Machine Learning for Blockchain Data Analysis: Progress and Opportunities
Poupak Azad, Cuneyt Gurcan Akcora, Arijit Khan
TL;DR
This survey tackles the challenge of applying machine learning to blockchain data by providing a comprehensive taxonomy of methods, data models, and applications developed since 2018. It organizes the literature along three non-exclusive ML approaches—graph ML, temporal ML, and ML for smart contracts—mapping them to blockchain data models (e.g., UTXO vs account graphs, temporal graphs, and contract code structures) and to practical applications such as e-crime detection, fraud analytics, and security auditing. The authors also catalog datasets and tools (e.g., Elliptic, BitcoinHeist, Chartalist, NFTGraph) and identify pivotal challenges, including anonymity, data dynamics, label scarcity, and cross-chain interoperability, while outlining a roadmap for scalable, explainable, and cross-chain analytics.

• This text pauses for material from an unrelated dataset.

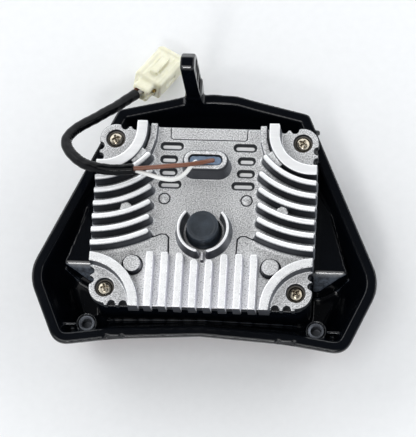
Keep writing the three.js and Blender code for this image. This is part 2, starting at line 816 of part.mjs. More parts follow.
function gasket() {
  const holes = screwPlaces.map(([x, y]) => disc(2.4, 12, x, y, 0, THROUGH));
  return cut(
    prism(pedestalOutline(0.4), gasketTop - GASKET_THICK, gasketTop),
    prism(chamberOutline(0.75, 9), 0, THROUGH),
    ...holes,
  );
}

const SINK_SCREW = { shank: 1.45, tipZ: 28, head: 3.5, crown: 2.5, height: 2.2 };

function sinkScrew() {
  const { shank, tipZ, head, crown, height } = SINK_SCREW;
  const seat = PLATE_TOP - COUNTERBORE.depth + GAP;
  const pin = disc(shank, 12, 0, 0, tipZ, seat + 0.5);
  const cap = loft(
    [circle(head, 20), seat],
    [circle(head, 20), seat + height / 2],
    [circle(crown, 20), seat + height],
  );
  const recess = [1, -1].map((turn) =>
    box(0, 0, seat + height, 3.4, 0.8, 2.4).rotateZ((turn * Math.PI) / 4),
  );
  return cut(join(pin, cap), ...recess);
}

// ---------------------------------------------------------------- rubber plug and harness
function breatherPlug() {
  const bottom = PLATE_TOP + GAP;
  const top = PLATE_TOP + PLUG.height;
  const profile = [
    [0, bottom + PLUG.boreDepth],
    [PLUG.bore, bottom + PLUG.boreDepth],
    [PLUG.bore, bottom],
    [PLUG.radius + 1.1, bottom],
    [PLUG.radius + 1.1, bottom + 1.6],
    [PLUG.radius + 0.2, bottom + 2.2],
    [PLUG.radius, top - 0.8],
    [PLUG.radius - 0.8, top],
    [0, top],
  ];
  return new THREE.LatheGeometry(profile.map(([r, z]) => at(r, z)), 28).rotateX(Math.PI / 2);
}

const wirePotting = () => prism(slotOutline(GAP), plateBottom + 0.4, pottingTop);

// Routes of the harness, from the potting to the connector on the bench.
const WIRE_START_Z = pottingTop + 2 * GAP;
const BROWN_ROUTE = [
  [3.4, 23.2, WIRE_START_Z],
  [3.1, 23.1, WIRE_START_Z + 1.2],
  [-1.5, 22.4, 58.7],
  [-9, 21, 59.2],
  [-18, 19.2, 58.9],
  [-26, 17.7, 58.5],
  [-31.4, 17.1, 58.25],
];
const WHITE_ROUTE = [
  [-4.4, 22.3, WIRE_START_Z],
  [-4.8, 22, WIRE_START_Z + 0.9],
  [-8.5, 19.4, 56.9],
  [-13.5, 15.8, 56.7],
  [-19.5, 14.4, 56.5],
  [-26, 15.3, 56.4],
  [-31.4, 16.1, 56.5],
];
const BLACK_ROUTE = [
  [-0.6, 24.3, WIRE_START_Z],
  [-0.9, 24.2, WIRE_START_Z + 0.9],
  [-5, 23.6, 57.4],
  [-13, 20.9, 57.1],
  [-20, 19.2, 56.7],
  [-26.5, 18.4, 56.4],
  [-31.4, 18.1, 56.5],
];
const SLEEVE_ROUTE = [
  [-31.7, 17.1, 57.1],
  [-38, 16.6, 57.05],
  [-44, 16.6, 57],
  [-50.5, 17.4, 56.6],
  [-57.5, 20.6, 54.6],
  [-63.8, 27, 51.2],
  [-67.2, 35, 47],
  [-66.5, 43, 42.4],
  [-61.4, 50.4, 37.4],
  [-54.1, 57.4, 31],
  [-46.2, 64, 24.7],
  [-39.7, 70.1, 19.6],
];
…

The paper highlights opportunities to advance the field through cross-chain analyses, continuous learning, scalable inference, and the potential of large language models to interpret natural language data and assist in code understanding and generation for smart contracts.
Abstract
Blockchain technology has rapidly emerged to mainstream attention, while its publicly accessible, heterogeneous, massive-volume, and temporal data are reminiscent of the complex dynamics encountered during the last decade of big data. Unlike any prior data source, blockchain datasets encompass multiple layers of interactions across real-world entities, e.g., human users, autonomous programs, and smart contracts. Furthermore, blockchain's integration with cryptocurrencies has introduced financial aspects of unprecedented scale and complexity such as decentralized finance, stablecoins, non-fungible tokens, and central bank digital currencies. These unique characteristics present both opportunities and challenges for machine learning on blockchain data. On one hand, we examine the state-of-the-art solutions, applications, and future directions associated with leveraging machine learning for blockchain data analysis critical for the improvement of blockchain technology such as e-crime detection and trends prediction. On the other hand, we shed light on the pivotal role of blockchain by providing vast datasets and tools that can catalyze the growth of the evolving machine learning ecosystem. This paper serves as a comprehensive resource for researchers, practitioners, and policymakers, offering a roadmap for navigating this dynamic and transformative field.